● **Task objective**:
Quote only the part that opens with the line containing "hide_parts(*stands_for)" and closes with the line containing "return settle(obj)". Keep both of those lines.

═══ Supplied material ═══

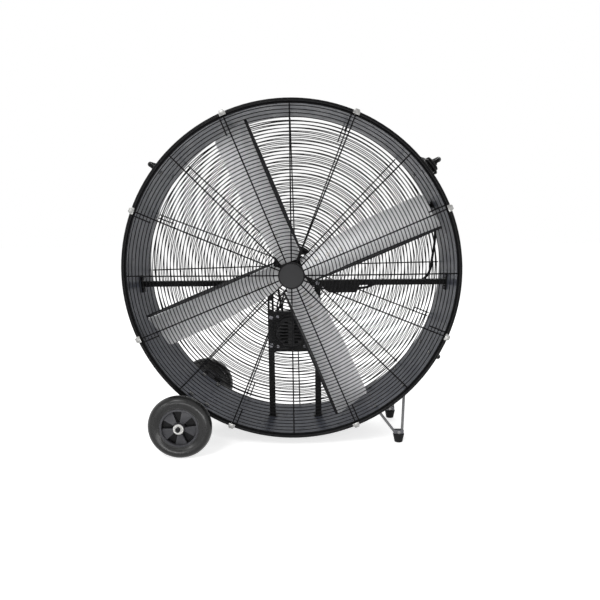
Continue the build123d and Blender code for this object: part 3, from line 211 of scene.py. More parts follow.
def painted(obj, material):
    obj.data.materials.clear()
    obj.data.materials.append(material)


def installed(obj, body, slot, material, *stands_for):
    """Finish a piece: its paint, the body it rides on and the nodes that it replaces. The slot is
    not used.
    """
    painted(obj, material)
    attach(obj, body)
    if stands_for:
        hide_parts(*stands_for)


along_y = (radians(90), 0, 0)
unturned = (0, 0, 0)


def cylinder(radius, depth, place, turn, sides):
    bpy.ops.mesh.primitive_cylinder_add(vertices=sides, radius=radius, depth=depth,
                                        location=place, rotation=turn)
    return bpy.context.object


def block(size, place, turn=unturned):
    bpy.ops.mesh.primitive_cube_add(size=1, location=place, rotation=turn)
    obj = bpy.context.object
    obj.scale = size
    return settle(obj)


def drawn(name, points, edges, faces):
    """A mesh from its corners, edges and faces."""
    mesh = bpy.data.meshes.new(name)
    mesh.from_pydata(points, edges, faces)
    return linked(bpy.data.objects.new(name, mesh))


def lathe(profile, steps, name):
    """Spin a closed (radius, depth) outline about the Y axis through the origin."""
    points = [(radius, depth, 0) for radius, depth in profile]
    edges = [(i, (i + 1) % len(points)) for i in range(len(points))]
    obj = drawn(name, points, edges, [])
    pick(obj)
    bpy.ops.object.mode_set(mode="EDIT")
    bpy.ops.mesh.select_all(action="SELECT")
    bpy.ops.mesh.spin(steps=steps, angle=2 * pi, center=(0, 0, 0), axis=(0, 1, 0))
    bpy.ops.object.mode_set(mode="OBJECT")
    return outward(obj)


def wall_frame(angle):
    """x clockwise along the wall, y along the drum, z outwards from the drum's axis."""
    a = radians(angle)
    basis = Matrix(((sin(a), 0, cos(a)), (0, 1, 0), (-cos(a), 0, sin(a)))).to_4x4()
    return Matrix.Translation((0, 0, axis_height)) @ basis


# ------------------------------------------------------------------ finishes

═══

● **Problem solution**:
        hide_parts(*stands_for)


along_y = (radians(90), 0, 0)
unturned = (0, 0, 0)


def cylinder(radius, depth, place, turn, sides):
    bpy.ops.mesh.primitive_cylinder_add(vertices=sides, radius=radius, depth=depth,
                                        location=place, rotation=turn)
    return bpy.context.object


def block(size, place, turn=unturned):
    bpy.ops.mesh.primitive_cube_add(size=1, location=place, rotation=turn)
    obj = bpy.context.object
    obj.scale = size
    return settle(obj)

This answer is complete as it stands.